BRASILIA (Reuters) - Brazil stands ready to dip into its large pool of foreign exchange reserves and continue intervening in the currency market if needed, but any bond market intervention is likely to be far smaller in size, central bank President Roberto Campos Neto said on Wednesday.
Brazil’s real has lost around 30% of its value and is one of the worst-performing currencies against the dollar this year. A combination of record low interest rates, a sharply deteriorating economy because of the coronavirus pandemic and political uncertainty has pulled capital out of the country.
Speaking at an online event hosted by infrastructure and industry umbrella group Abdib, Campos Neto said the scale of capital outflows in March was surprising, and that the bank increased its FX intervention when it was apparent the real was decoupling from other emerging currencies.
“Brazil has a lot of reserves, and as a percentage of GDP they have actually risen because the (FX) depreciation has been greater than the amount we have sold,” Campos Neto said.
“There is a lot of room to sell reserves. We will continue intervening, and may even increase that intervention if we believe it is necessary.”

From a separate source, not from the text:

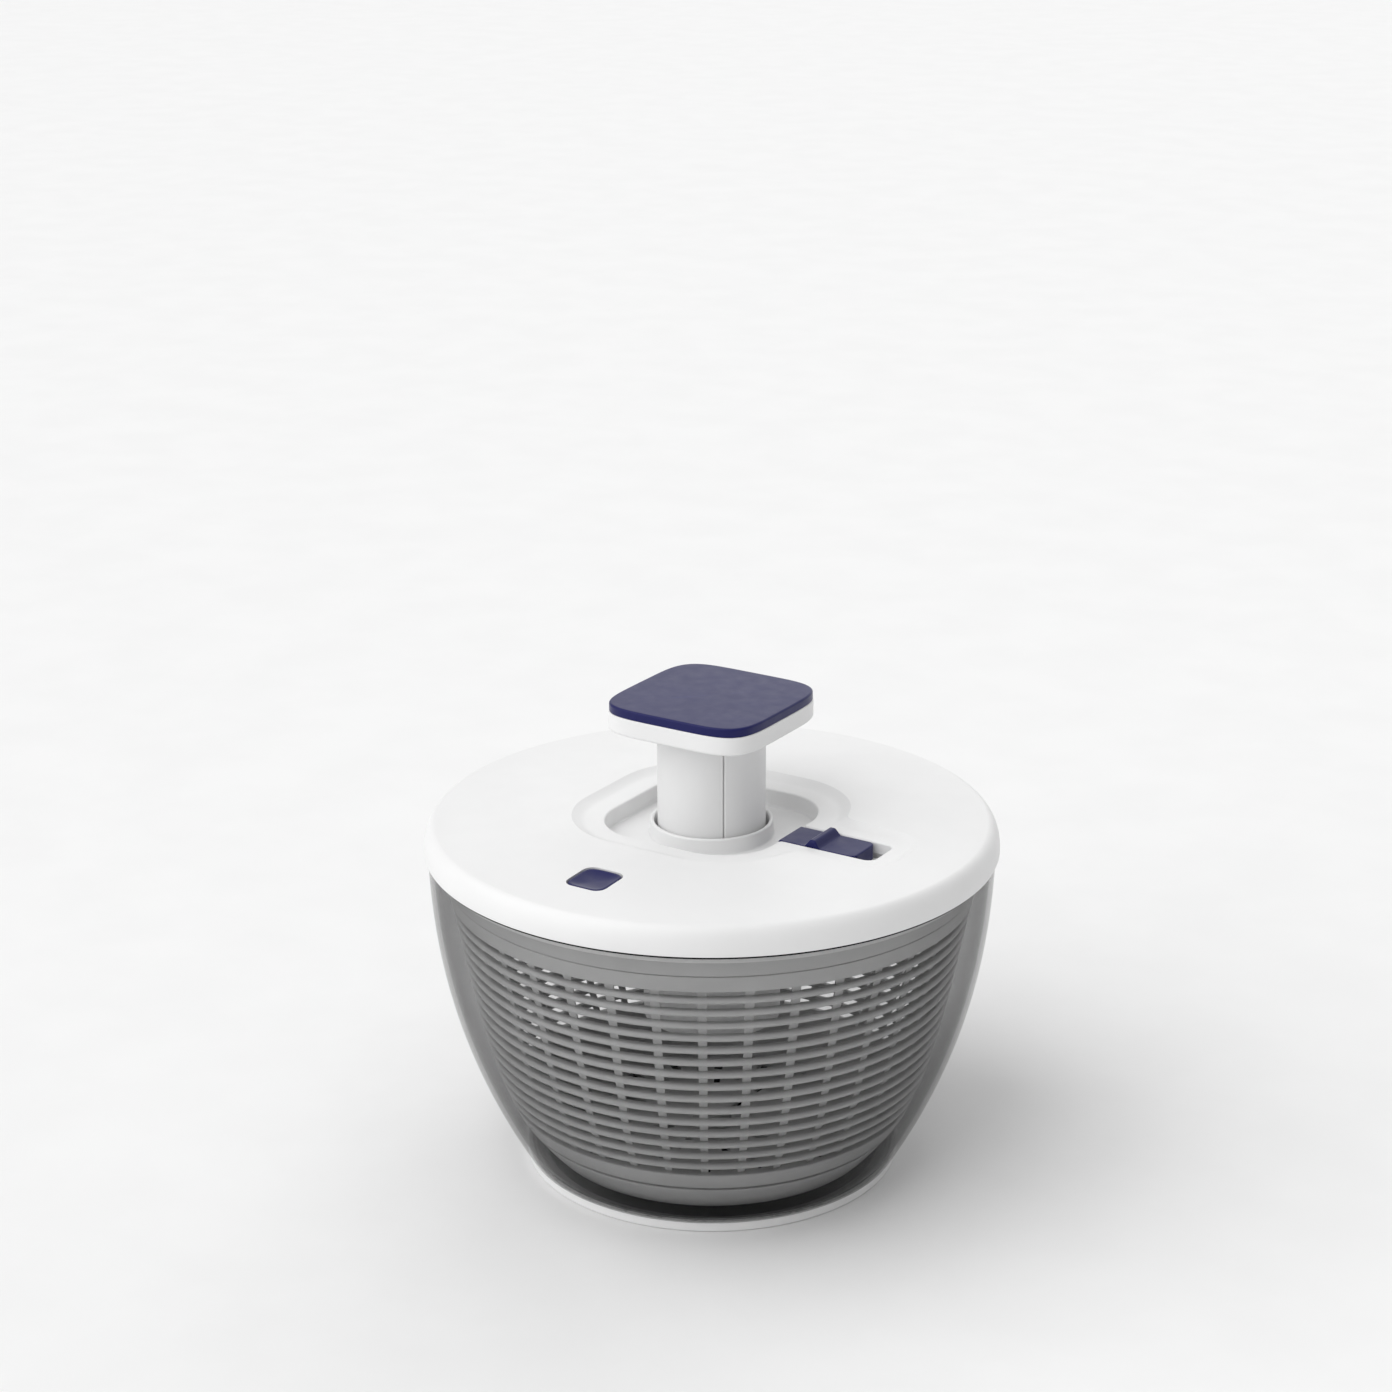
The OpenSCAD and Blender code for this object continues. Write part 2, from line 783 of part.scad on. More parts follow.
module brake_pad() {
    color([0.05, 0.05, 0.05])
        translate([0, -brake_y, disc_z + disc_t + brake_travel + 0.4])
            cylinder(r = 7, h = 151 - disc_z - disc_t - brake_travel - 0.4);
}

module brake_spring() {
    color([0.66, 0.67, 0.7])
        translate([0, -brake_y, 0])
            coil(6, 0.35, base_top, 158, 3, 14, 6);
}

bowl();
foot_ring();
grip_ring();
non_slip_mat();
pivot_pin();
basket();
basket_bush();
lid_cover();
lid_base();
lid_seal();
lid_screws();
guide_bush();
housing_cap();
thrust_washer();
return_spring();
slider_leaf_spring();
knob_pad();
knob_plate();
knob_screws();
sleeve_front();
sleeve_rear();
stop_ring();
drive_nut();
twist_rod();
ratchet_hub();
ratchet_pawls();
rotor_washer();
rotor_screw();
rotor_disc();
rotor_cup();
ratchet_ring();
lock_slider();
latch_bar();
brake_button();
brake_pad();
brake_spring();
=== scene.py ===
"""Looks of the pump-action salad spinner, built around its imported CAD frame.

Shapes are worked out in millimetres and become metres when a mesh is made. +Z is up, the axis of the
bowl is the Z axis, the lock slider lies towards +X and the brake button towards -Y.
"""

import json
import math

import bmesh
import bpy
import numpy as np
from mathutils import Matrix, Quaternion, Vector


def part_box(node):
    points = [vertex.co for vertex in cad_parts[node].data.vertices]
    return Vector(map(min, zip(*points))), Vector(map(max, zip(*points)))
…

Brazil’s reserves fell $23 billion in March as the central bank upped its dollar-selling intervention to counter a record portfolio outflow of almost the exact same amount. Total reserves at the end of April were about $320 billion, the lowest since 2011.
On bond-buying, however, Campos Neto said he preferred targeted action to provide liquidity and manage the interest rate curve when markets seize up.
“We don’t think we should do anything more than that until we’re sure the power of monetary policy has run out,” he said.
The bank has emergency powers to buy sovereign bonds on the secondary market, but the ‘quantitative easing’ asset purchases in many developed economies appear unlikely.